Pode especular-se o quão verdade serão as transcrições da autora das entrevistas que fez, quanto daquilo que está passado ao papel terá realmente sido dito e quanto terá sido alterado para motivos literários, mas tal não ofusca o quão potente e desarmante este livro é. A certa altura, da mesma forma que o é para as mulheres envolvidas, também a morte começa a tornar-se banal para nós, leitores, tantas são as ignomínias e os horrores com que nos deparamos ao longo da leitura. Também nós sentimos o quão difícil é acreditar no Homem, numa paz e num futuro áureo.
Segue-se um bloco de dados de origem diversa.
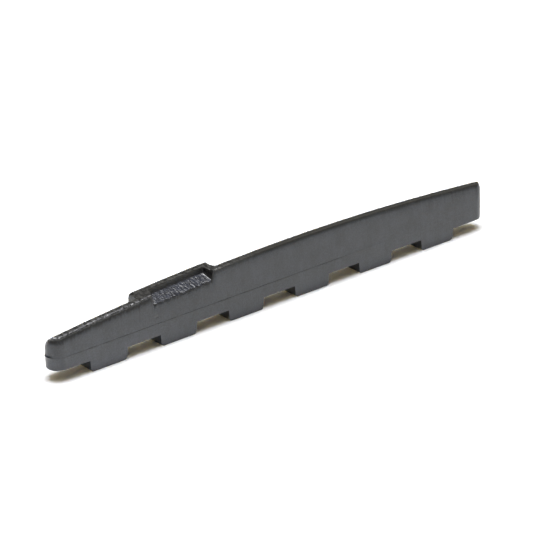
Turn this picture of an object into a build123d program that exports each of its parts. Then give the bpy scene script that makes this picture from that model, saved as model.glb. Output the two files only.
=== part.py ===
"""Compensated bridge saddle for a steel-string acoustic guitar, moulded in one piece.

The strings cross an arched crown. Six short feet, one under each string, press on an
under-saddle pickup. The second string crosses further back, on a raised block with a
sloping pad cut into its front.

Frame: +X runs along the saddle from treble to bass, -Y faces the soundhole, +Z is up.
The origin is midway between the middle feet, at mid-thickness, on the plane of the soles.
Sizes are in millimetres and angles in degrees.
"""

from build123d import *
import os
from math import cos, radians, sin, sqrt, tan

# Blade
LENGTH = 71.0  # over the two rounded ends
THICKNESS = 3.2  # at the parting line, to suit a 1/8 inch slot
PARTING_HEIGHT = 3.3  # where the two halves of the mould met
DRAFT = 1.0  # each half narrows away from the parting line

# Strings, and the feet below them
STRING_PITCH = 10.9
STRINGS = 6
FOOT_SOLE = STRING_PITCH / 2
FOOT_HEIGHT = 1.6
FOOT_FLARE = 6.0  # slope of a foot's two sides
SOLE_EDGE_RADIUS = 0.3

# Crown: a level land between a front bevel and a back slope, all three arched
LAND_HEIGHT = 7.95
LAND_RADIUS = 350.0
LAND_PEAK_X = 3.5  # the arch peaks a little to the bass side
LAND_BACK_Y = -0.4
TREBLE_CORNER_RADIUS = 1.2
BASS_CORNER_RADIUS = 0.4
BEVEL_HEIGHT = 7.72  # where the bevel meets the front face
BEVEL_RADIUS = 295.0  # rounder than the land, so the bevel widens towards both ends
BEVEL_PEAK_X = 2.5
BEVEL_SLOPE = 30.0
BACK_SLOPE = 32.0

# Raised block under the second string, where the crown keeps its full thickness
BLOCK_LEFT = -21.8
BLOCK_RIGHT = -9.7
BLOCK_BACK_BEVEL = 0.2
BLOCK_CORNER_RADIUS = 0.2

# Pad cut into the front of the block
PAD_RIGHT = -11.0
PAD_LEFT_AT_BACK = -19.1
PAD_LEFT_AT_FRONT = -20.3
PAD_BACK_Y = 0.45
PAD_WALL = 0.62  # height of the wall behind the pad
PAD_SLOPE = 15.0  # the pad falls towards the front face

TREBLE_END = -LENGTH / 2
BASS_END = LENGTH / 2
FRONT_Y = -THICKNESS / 2
BACK_Y = THICKNESS / 2
CLEAR = THICKNESS  # how far a cutter runs past the blade
FOOT_XS = [STRING_PITCH * (i - (STRINGS - 1) / 2) for i in range(STRINGS)]


def arch_height(x, peak_x, peak_z, radius):
    """Height at x of an arch whose highest point is (peak_x, peak_z)."""
    return peak_z - radius + sqrt(radius**2 - (x - peak_x) ** 2)


def land_height(x):
    """Height of the string land at x."""
    return arch_height(x, LAND_PEAK_X, LAND_HEIGHT, LAND_RADIUS)


def above_arch(peak_x, peak_z, radius, y, slope, left=-LENGTH, right=LENGTH):
    """A cutter for all above an arch that is drawn at depth y and carried across the blade.

    A positive slope falls towards the back.
    """
    roof = LAND_HEIGHT + 2 * CLEAR
    stations = (left, (left + right) / 2, right)
    points = [(x, arch_height(x, peak_x, peak_z, radius)) for x in stations]
    across = (0, cos(radians(slope)), -sin(radians(slope)))
    with BuildPart() as cutter:
        with BuildSketch(Plane.XZ.offset(-y)):
            with BuildLine():
                arch = ThreePointArc(*points)
                Polyline(arch @ 1, (right, roof), (left, roof), arch @ 0)
            make_face()
        extrude(amount=2 * CLEAR, dir=across, both=True)
    return cutter.part


above_bevel = above_arch(
    BEVEL_PEAK_X, BEVEL_HEIGHT, BEVEL_RADIUS, y=FRONT_Y, slope=-BEVEL_SLOPE
)
above_block_bevel = above_arch(
    LAND_PEAK_X, LAND_HEIGHT, LAND_RADIUS, y=BACK_Y - BLOCK_BACK_BEVEL, slope=45
)
above_back_slopes = [
    above_arch(LAND_PEAK_X, LAND_HEIGHT, LAND_RADIUS, LAND_BACK_Y, BACK_SLOPE, left, right)
    for left, right in ((-LENGTH, BLOCK_LEFT), (BLOCK_RIGHT, LENGTH))
]

# The pad's cutter: its outline seen from above, raised from the sloping floor
pad_middle = (PAD_LEFT_AT_BACK + PAD_RIGHT) / 2
pad_rise = (LAND_PEAK_X - pad_middle) / LAND_RADIUS
pad_floor = Plane(
    origin=(pad_middle, PAD_BACK_Y, land_height(pad_middle) - PAD_WALL),
    x_dir=(1, 0, pad_rise),
    z_dir=(-pad_rise, -tan(radians(PAD_SLOPE)), 1),
)
with BuildPart() as pad_cutter:
    with BuildSketch():
        with BuildLine():
            # the slanted left side runs on, as far again, in front of the blade
            beyond = (2 * PAD_LEFT_AT_FRONT - PAD_LEFT_AT_BACK, 2 * FRONT_Y - PAD_BACK_Y)
            Polyline(
                (PAD_RIGHT, PAD_BACK_Y),
                (PAD_LEFT_AT_BACK, PAD_BACK_Y),
                beyond,
                (PAD_RIGHT, beyond[1]),
                close=True,
            )
        make_face()
    extrude(amount=LAND_HEIGHT + CLEAR)
    split(bisect_by=pad_floor, keep=Keep.TOP)

with BuildPart() as bridge_saddle:
    # The blank: two tapered halves that meet at the parting line
    with BuildSketch(Plane.XY.offset(PARTING_HEIGHT)):
        SlotOverall(LENGTH, THICKNESS)
    extrude(amount=LAND_HEIGHT - PARTING_HEIGHT, taper=DRAFT)
    with BuildSketch(Plane((0, 0, PARTING_HEIGHT), z_dir=(0, 0, -1))):
        SlotOverall(LENGTH, THICKNESS)
    extrude(amount=PARTING_HEIGHT, taper=DRAFT)

    # The side view's outline: the land's arch, rounded into both ends
    with BuildSketch(Plane.XZ):
        with BuildLine():
            land = ThreePointArc(*[(x, land_height(x)) for x in (TREBLE_END, 0, BASS_END)])
            Polyline(land @ 1, (BASS_END, 0), (TREBLE_END, 0), land @ 0)
        make_face()
        treble_corner, bass_corner = vertices().sort_by(Axis.Y)[-2:]
        fillet(treble_corner, TREBLE_CORNER_RADIUS)
        fillet(bass_corner, BASS_CORNER_RADIUS)
    extrude(amount=CLEAR, both=True, mode=Mode.INTERSECT)

    # The front bevel, the back slope on either side of the block, and the pad
    add(above_bevel, mode=Mode.SUBTRACT)
    add(above_block_bevel, mode=Mode.SUBTRACT)
    add(above_back_slopes, mode=Mode.SUBTRACT)
    add(pad_cutter.part, mode=Mode.SUBTRACT)

    # The gaps between the feet, and the undercuts below the two noses
    flare_run = FOOT_HEIGHT * tan(radians(FOOT_FLARE))
    sole_ends_x = [x + side * FOOT_SOLE / 2 for x in FOOT_XS for side in (-1, 1)]
    gap_sides = [-LENGTH, *sole_ends_x, LENGTH]
    with BuildSketch(Plane.XZ):
        for left, right in zip(gap_sides[::2], gap_sides[1::2]):
            with BuildLine():
                Polyline(
                    (left, 0),
                    (right, 0),
                    (right - flare_run, FOOT_HEIGHT),
                    (left + flare_run, FOOT_HEIGHT),
                    close=True,
                )
            make_face()
    extrude(amount=CLEAR, both=True, mode=Mode.SUBTRACT)

    # Eased edges: round the top and back of the block's two ends, and the ends of the soles
    for block_end in (BLOCK_LEFT, BLOCK_RIGHT):
        end_face = bridge_saddle.faces().filter_by(Axis.X).sort_by(
            lambda face: abs(face.center().X - block_end)
        )[0]
        # the longest edge is the inside corner along the back slope
        fillet(end_face.edges().sort_by(SortBy.LENGTH)[:-1], BLOCK_CORNER_RADIUS)
    sole_ends = bridge_saddle.edges().filter_by(Axis.Y).group_by(Axis.Z)[0]
    fillet(sole_ends, SOLE_EDGE_RADIUS)

bridge_saddle.part.label = "bridge_saddle"

os.makedirs("parts", exist_ok=True)
export_step(bridge_saddle.part, "parts/bridge_saddle.step")
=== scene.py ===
"""The looks of a one-piece guitar bridge saddle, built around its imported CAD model.

The moulding is one detailed mesh, lofted from cross-sections taken along the blade: the
crown with its rolled front edge, the raised block and its pad, the flash along the parting
line and the six feet. The grain that the mould leaves on the crown and the pad is in the mesh
too. Its sizes are in millimetres, in the CAD's frame: +X from treble to bass, -Y to the front,
+Z up, with the soles on z = 0. Lengths turn into metres where the mesh and the stage are made.
"""

from math import cos, pi, radians, sin, tan

import bmesh
import bpy
import numpy as np
from mathutils import Matrix, Vector, noise


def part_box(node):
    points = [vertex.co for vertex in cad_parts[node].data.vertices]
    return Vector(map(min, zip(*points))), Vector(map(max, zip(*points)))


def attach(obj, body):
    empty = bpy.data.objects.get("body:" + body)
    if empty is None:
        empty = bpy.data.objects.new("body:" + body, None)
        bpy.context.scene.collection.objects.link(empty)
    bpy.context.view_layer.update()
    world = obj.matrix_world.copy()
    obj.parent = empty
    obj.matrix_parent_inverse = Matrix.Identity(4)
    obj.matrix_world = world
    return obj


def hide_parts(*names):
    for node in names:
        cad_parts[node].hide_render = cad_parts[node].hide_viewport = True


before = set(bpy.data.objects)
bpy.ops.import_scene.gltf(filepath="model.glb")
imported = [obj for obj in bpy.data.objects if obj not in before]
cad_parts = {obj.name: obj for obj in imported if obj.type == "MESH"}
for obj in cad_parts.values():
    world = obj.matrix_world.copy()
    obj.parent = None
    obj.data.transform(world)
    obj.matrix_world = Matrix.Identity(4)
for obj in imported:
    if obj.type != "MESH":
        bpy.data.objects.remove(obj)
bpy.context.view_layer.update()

MM = 0.001

# Blade: the length and thickness come from the CAD
NODE = "bridge_saddle"
LOW, HIGH = (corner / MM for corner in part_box(NODE))
RADIUS = (HIGH.y - LOW.y) / 2  # of the round ends, which is half the thickness
SPINE_END = HIGH.x - RADIUS  # the middle of a round end
PARTING_HEIGHT = 3.3
DRAFT = radians(1.0)

# Crown: an arched land, a slope behind it and a rolled edge in front of it
LAND_HEIGHT = 7.95
LAND_RADIUS = 352.0
LAND_PEAK_X = 3.5
CREST_Y = -0.36
BACK_SLOPE = radians(32.0)

# Feet
STRINGS = 6
STRING_PITCH = 10.9
FOOT_SOLE = STRING_PITCH / 2
FOOT_HEIGHT = 1.6
FOOT_FLARE = radians(6.0)
SOLE_CORNER = 0.38
SOLE_EDGE = 0.06
BASS_REACH = 0.3  # how much further the bass tip reaches than the treble one

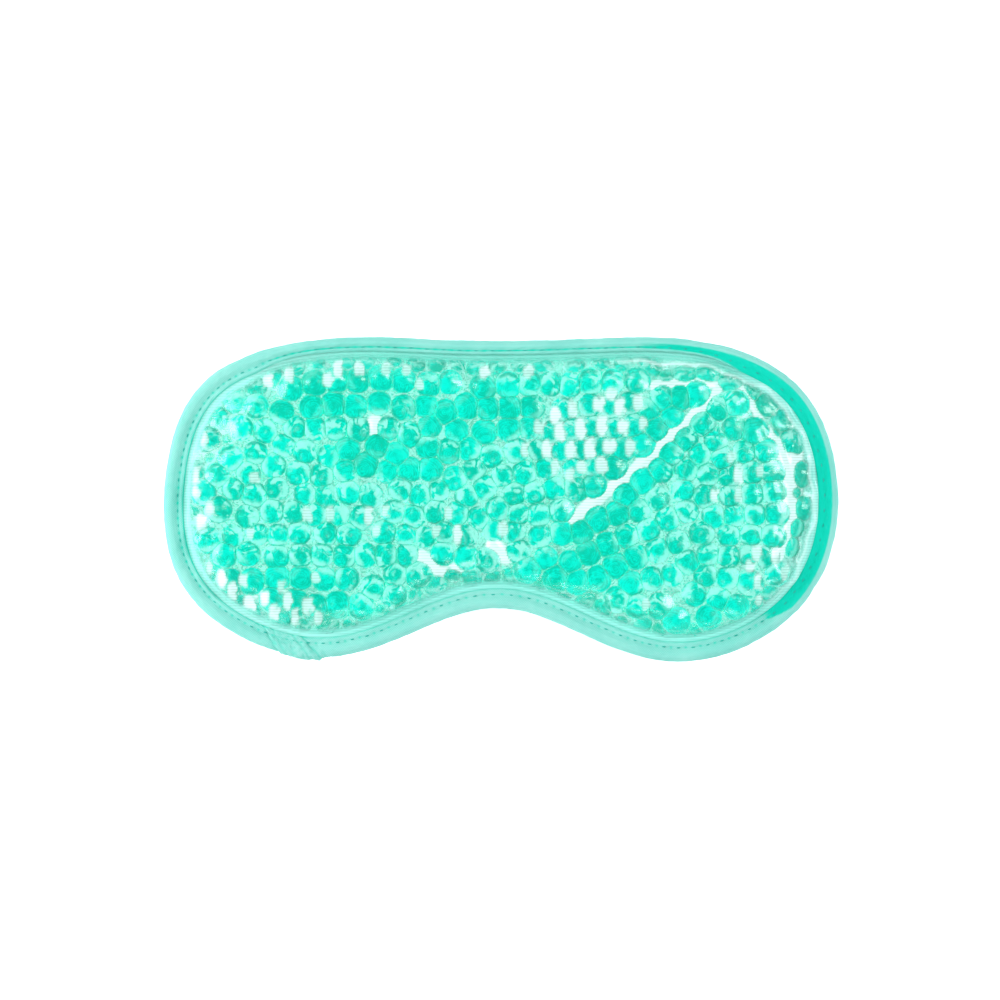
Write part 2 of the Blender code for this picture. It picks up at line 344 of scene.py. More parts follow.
def smoothstep(low, high, x):
    """0 below low, 1 above high, and smooth between them."""
    t = np.clip((x - low) / (high - low), 0, 1)
    return t * t * (3 - 2 * t)


def smooth_noise(x, y, scale, seed):
    """A sum of slanted sine waves: smooth, repeatable unevenness, mostly between -1 and 1."""
    picker = np.random.default_rng(seed)
    total = np.zeros(np.broadcast(x, y).shape)
    for _ in range(NOISE_WAVES):
        angle, phase = picker.uniform(0, 2 * math.pi, 2)
        wave = scale * picker.uniform(0.7, 1.6)
        total += np.sin((x * math.cos(angle) + y * math.sin(angle)) * 2 * math.pi / wave + phase)
    return total / NOISE_WAVES**0.5 / 1.5


# ---------------------------------------------------------------- bead packing
def along_top(nearest):
    """1 at stations on the straight forehead edge, 0 elsewhere."""
    return smoothstep(0.90, 0.995, -EDGE_IN[nearest][..., 1])


def wall_at(nearest):
    """How far in from each station of the outline the beads begin."""
    return BEAD_WALL + (BEAD_WALL_TOP - BEAD_WALL) * along_top(nearest)


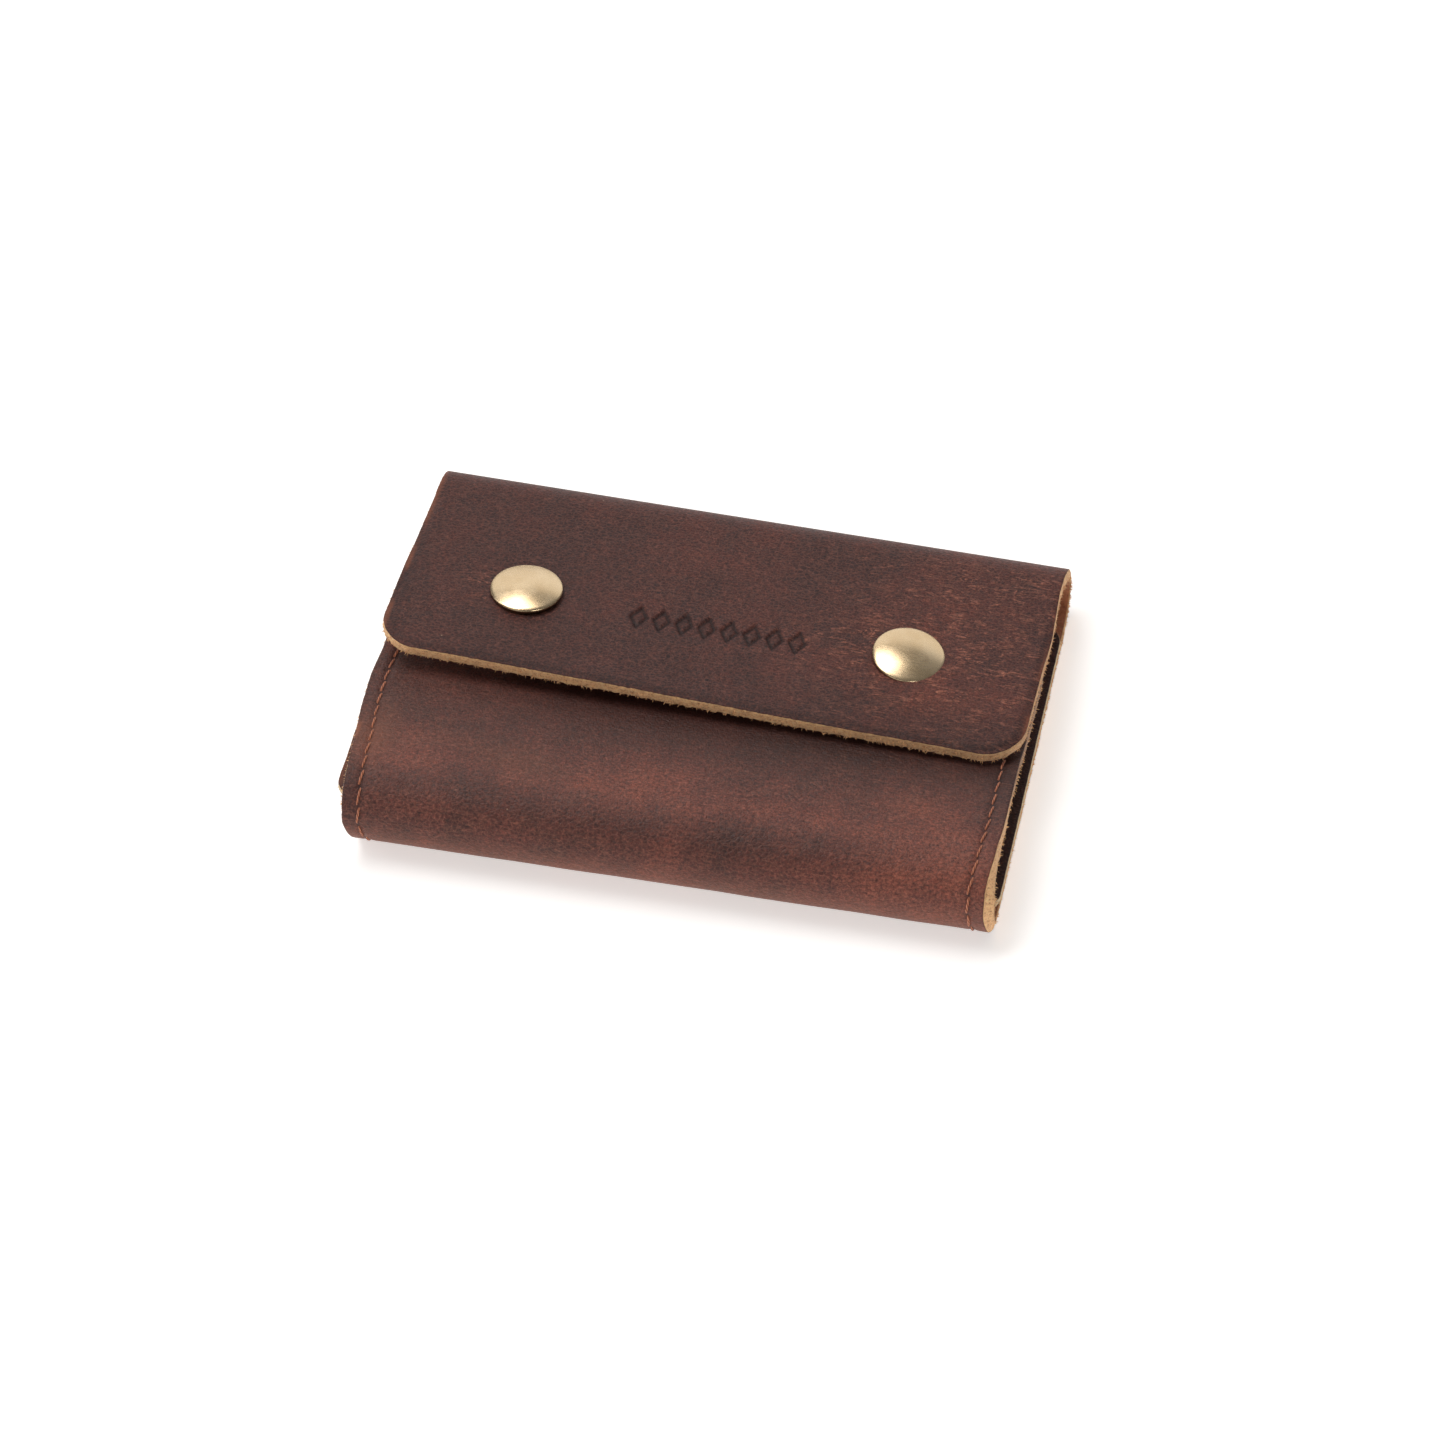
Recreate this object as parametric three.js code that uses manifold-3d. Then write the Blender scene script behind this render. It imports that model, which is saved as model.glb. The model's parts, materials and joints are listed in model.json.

Acima de tudo, este livro acaba por se destacar como uma espécie de ensaio sobre a forma como uma mulher deixa de o ser ao se ver obrigada a combater (poder-se-á argumentar que também os homens deixam de o ser), e como, passado o conflito, tentar voltar a sê-lo novamente, com ou sem êxito, é sempre um processo de dificuldade enorme. Muitas das mulheres regressavam e escondiam o facto de terem sido combatentes, caso contrário ninguém se relacionaria com ela nem tão pouco as desposaria. Svetlana tem, além do mérito literário, aquele de ter conseguido mostrar a tanta gente que a vergonha e a dor que sentiam não eram apenas individuais, que mesmo tanto tempo após a guerra ter acabado, todas elas estavam ainda unidas por ela, qualquer que fosse a sua história pessoal posterior.